The EU's End-of-Life Vehicles (ELV) Directive states that 80% of the vehicle weight must be reused and recycled at the end of its service life. This figure will increase to 85% by 2015. (Picture © Eric Gevaert, Shutterstock.com.)
The EU's End-of-Life Vehicles (ELV) Directive states that 80% of the vehicle weight must be reused and recycled at the end of its service life. This figure will increase to 85% by 2015. (Picture © Eric Gevaert, Shutterstock.com.)

The European Composites Recycling Services Company (ECRC) was founded in 2003 by a number of key players in the composites industry, including Inoplast, MCI (formerly Menzolit-Fibron), Owens Corning, Vetrotex, Johns Manville, Reichhold, DSM, Polynt (formerly Lonza) and the European Composites Industry Association (EuCIA). Its mission is to provide cost effective recycling solutions that will enable the composites industry to meet its environmental responsibilities and, in doing so, provide a platform for future growth.

ECRC's initial focus is on solutions that will meet the demands of the recently implemented European Union (EU) Directive on end-of-life vehicles (ELV).

Automotive

The ELV Directive states that vehicles must have a minimal impact on the environment at the end of their usable life. End-of-life vehicles generate around 9 million tonnes of waste each year so reuse, recovery and recycling are important issues. As of January 2006, this legislation has required that 80% of the vehicle weight must be reused and recycled, and this figure will increase to 85% by 2015.

The automotive industry is one of the largest users of composites today and year on year the penetration of composites continues to grow with every new model launched. The reason for this is simple. Composites have contributed to lowering the weight of an average passenger car by more than 200 kg and the potential for further savings is enormous. This weight saving translates into fuel economy, and that means 35 litres of gasoline per year. This becomes a huge environmental saving when multiplied by the 17 million cars that are built each year in Europe.

The average plastics weight content of a vehicle in Europe today is around 120 kg, of which about 20% is composite material. Composites are also major contributors to passenger and pedestrian safety, allowing the designer and engineer the freedom to provide pleasing shapes which also absorb impact energy. There are a wide variety of resin and reinforcement systems to be found in applications in today's modern car; within this very broad spectrum there are a number of recycling solutions available for parts that have reached the end of their useful life.

Sheet moulding compound (SMC) and bulk moulding compound (BMC) are one of the key families of materials for large body panels such as the trunk lid of the new VW EOS, as well as load bearing and energy absorbing modules and components as can be seen on the impressive floor module of the Renault Megane. Of the estimated 145 000 tons of SMC used in general transportation applications almost 40% can be found in passenger cars. This figure is likely to increase as car makers take advantage of the lower cost of tooling for special series and derivatives which go to make up a model range.

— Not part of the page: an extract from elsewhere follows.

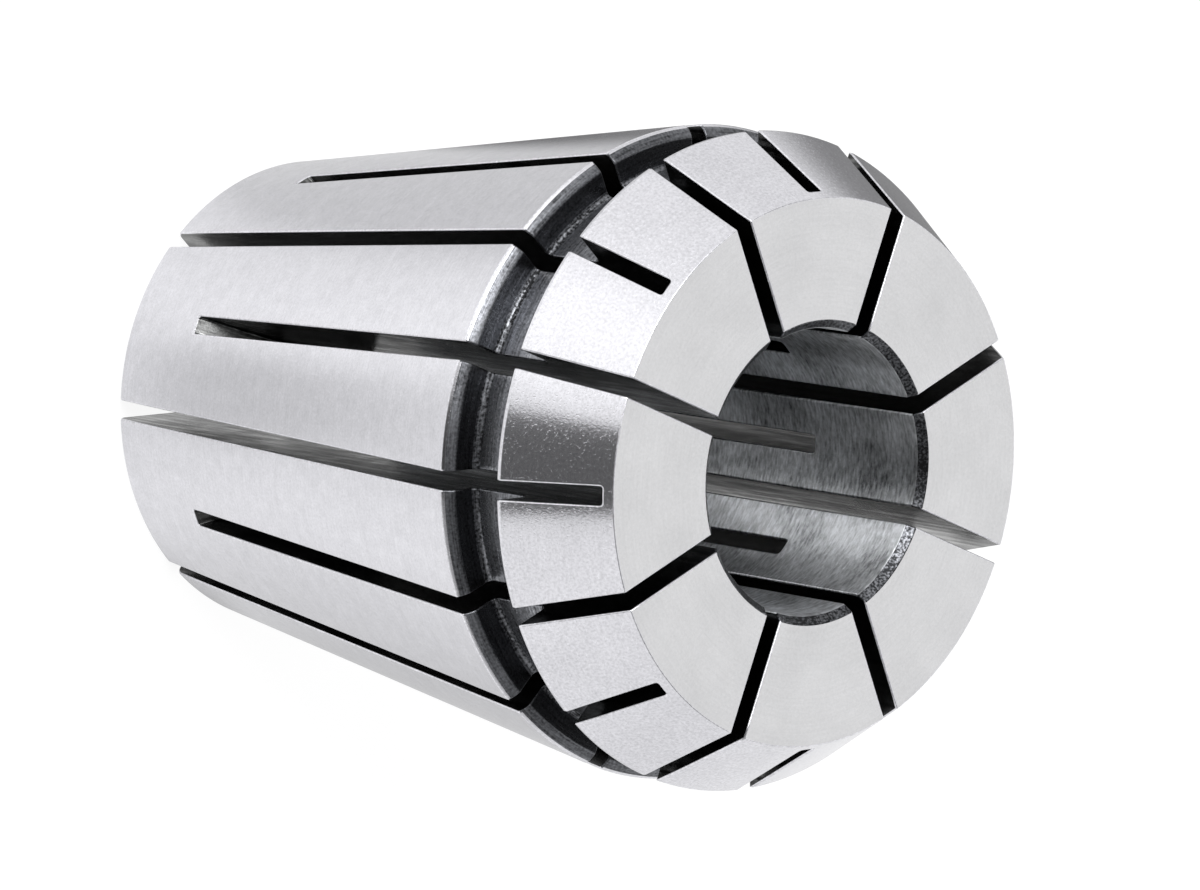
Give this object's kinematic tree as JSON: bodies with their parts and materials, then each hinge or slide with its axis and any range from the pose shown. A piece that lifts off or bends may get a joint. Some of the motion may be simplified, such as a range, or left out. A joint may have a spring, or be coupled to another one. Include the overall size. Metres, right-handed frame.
{
  "type": "er collet",
  "caption": "One-piece steel spring collet with a long shallow taper, a short nose cone, an extraction groove and interleaved saw slots, which clamps a round shank in its bore.",
  "frame": {"origin": "centre of the flat back end, on the bore axis", "axes": "+Z along the bore axis from the small back end to the nose face; +X and +Y each run through a slot that is sawn from the back end"},
  "size_m": [0.033, 0.033, 0.04],
  "materials": {
    "ground_steel": "hardened spring steel, ground bright on the cones and the nose face, left grey and turned in the groove"
  },
  "bodies": {
    "root": {"collet": "ground_steel"}
  },
  "joints": []
}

SMC and BMC by their thermosetting nature need to be treated differently to thermoplastic systems in order to regain useful recycle products. In all cases, after collection and cleaning, the parts have to be shredded and granulated in industrial grinding operations. Following this the basic elements can be extracted through a sieving process, producing glass and resin aggregates, which can be processed into valuable reinforcements and filler for the next generation of either thermoplastic or thermosetting composites systems.

Today, ECRC is on track to provide its members with a closed circuit of cost effective logistics, shredding, grinding, and second generation outlets for the products they are now being required by original equipment manufacturers (OEMs) to take back after their useful life has ended.

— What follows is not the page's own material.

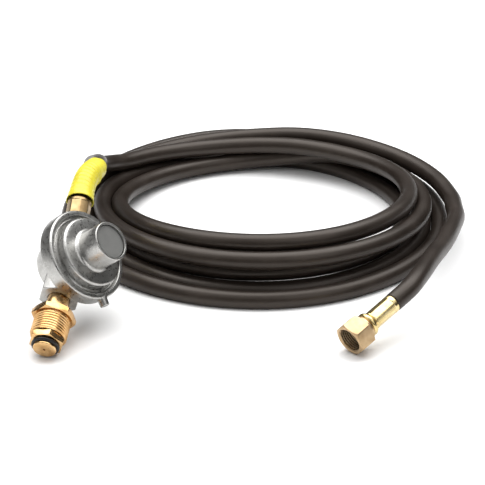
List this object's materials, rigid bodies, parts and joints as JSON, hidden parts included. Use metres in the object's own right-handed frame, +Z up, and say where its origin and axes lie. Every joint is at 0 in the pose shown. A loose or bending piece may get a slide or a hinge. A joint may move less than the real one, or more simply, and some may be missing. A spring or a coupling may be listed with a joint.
{
  "type": "propane regulator hose",
  "caption": "Low-pressure gas regulator with a left-hand bottle inlet nut, a long coiled rubber hose and a swivel flare nut at its end.",
  "frame": {"origin": "on the ground under the middle of the regulator, bottle inlet and outlet ferrule; the hose lies coiled behind and to the right", "axes": "+Z up, +Y away from the side that the bottle inlet points to, +X towards the hose's coil"},
  "size_m": [0.2773, 0.3294, 0.0736],
  "materials": {
    "cast_zinc": "satin die casting",
    "cap_grey": "dull dark grey",
    "steel": "plain steel",
    "bright_brass": "bright turned brass",
    "nut_brass": "satin forged brass",
    "dull_brass": "dull crimped brass",
    "hose_rubber": "satin black rubber",
    "seal_rubber": "dull black rubber",
    "sleeve_yellow": "smooth yellow film"
  },
  "bodies": {
    "regulator": {"regulator_body": "cast_zinc", "bonnet": "cast_zinc", "vent_screen": "steel", "closing_cap": "cap_grey", "main_spring": "steel", "diaphragm": "seal_rubber", "inlet_orifice": "bright_brass", "lever_pin": "steel", "pol_nipple": "bright_brass", "pol_oring": "seal_rubber", "excess_flow_seat": "bright_brass", "excess_flow_spring": "steel", "outlet_stem": "bright_brass", "outlet_ferrule": "dull_brass", "outlet_hose_end": "hose_rubber", "yellow_sleeve": "sleeve_yellow", "hose_lead": "hose_rubber", "hose_coil": "hose_rubber", "hose_tail": "hose_rubber", "flare_hose_end": "hose_rubber", "flare_ferrule": "bright_brass", "flare_stem": "bright_brass"},
    "diaphragm_group": {"diaphragm_plate": "steel", "diaphragm_post": "bright_brass", "relief_spring": "steel", "relief_nut": "bright_brass"},
    "lever": {"valve_lever": "steel"},
    "valve": {"valve_holder": "bright_brass", "valve_seat_disc": "seal_rubber"},
    "screw": {"adjusting_screw": "bright_brass"},
    "bottle_nut": {"pol_nut": "nut_brass"},
    "poppet": {"excess_flow_poppet": "bright_brass"},
    "swivel_nut": {"flare_nut": "nut_brass"}
  },
  "joints": [
    {"name": "diaphragm_lift", "type": "slide", "parent": "regulator", "child": "diaphragm_group", "axis": [0.7012, -0.404, 0.5875], "range_m": [0, 0.0016], "stiffness_N_per_m": 100, "springref_m": -0.004, "deforming": ["diaphragm", "main_spring"]},
    {"name": "lever_pivot", "type": "hinge", "parent": "regulator", "child": "lever", "pos_m": [-0.01358, 0.00514, 0.02876], "axis": [0.6948, 0.2023, -0.6902], "range_deg": [0, 14.2]},
    {"name": "valve_close", "type": "slide", "parent": "regulator", "child": "valve", "axis": [-0.16, -0.8921, -0.4225], "range_m": [0, 0.00153]},
    {"name": "screw_turn", "type": "hinge", "parent": "regulator", "child": "screw", "pos_m": [0.01299, -0.00377, 0.05289], "axis": [0.7012, -0.404, 0.5875], "range_deg": [-360, 360]},
    {"name": "bottle_nut_spin", "type": "hinge", "parent": "regulator", "child": "bottle_nut", "pos_m": [-0.01513, -0.03028, 0.01681], "axis": [0.16, 0.8921, 0.4225], "continuous": true},
    {"name": "poppet_close", "type": "slide", "parent": "regulator", "child": "poppet", "axis": [0.16, 0.8921, 0.4225], "range_m": [0, 0.0034], "stiffness_N_per_m": 60, "springref_m": -0.002, "deforming": ["excess_flow_spring"]},
    {"name": "swivel_nut_spin", "type": "hinge", "parent": "regulator", "child": "swivel_nut", "pos_m": [0.1619, -0.0441, 0.00985], "axis": [0.6917, 0.6566, 0.3007], "continuous": true}
  ],
  "couplings": [
    {"joint": "lever_pivot", "follows": "diaphragm_lift", "rad_per_m": 153.85},
    {"joint": "valve_close", "follows": "diaphragm_lift", "ratio": 0.95385}
  ]
}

Performance characteristics of the recycle products need to be matched to the requirements that the next generation of applications require – in some cases this means back into the original application, but most often, into a different industry that does not have the very high specifications demanded by automotive end-users. Ultimately the objective is to find new, value-added outlets for the materials in a second generation value chain. Indications are that there is interest from cement and gypsum users for the recovered fibres in the building industry for applications in floor and wall coverings, as a result of a high alkaline resistance resulting from their exposure to polyester resins. The reground aggregate is also proving to be a competitive filler for thermoplastic resins and could bring additional benefits in processing.

The first commercial automotive application incorporating recycled SMC materials will be in production shortly for a structural component in a reinforced polypropylene (PP) compound and will be the start of more to come.

Other markets

ECRC is also increasing its contacts to companies that work in other industry sectors, for example in marine, wind energy and piping systems, which will also be influenced by developing EU legislation regarding the end of the application's useable life. Clearly, larger parts like boats and wind turbine blades will require a different approach to recycling compared with the smaller components coming from automotive and electrical industries.

ECRC has also been challenged to deliver its service model across Europe and is actively developing relationships between the key players in the composites chain, starting in Germany and France and widening the network as demand increases.

In all cases, composites is a large and important growth industry for future cost effective applications that provide us with essentials such as transportation, energy and water – things we cannot ignore and where composites provide the best solution. ECRC is a leader in the composites industry, set up and managed by the leaders from that industry. Meanwhile ECRC is trying to collaborate with other players including waste management companies and those involved in disassembly operations.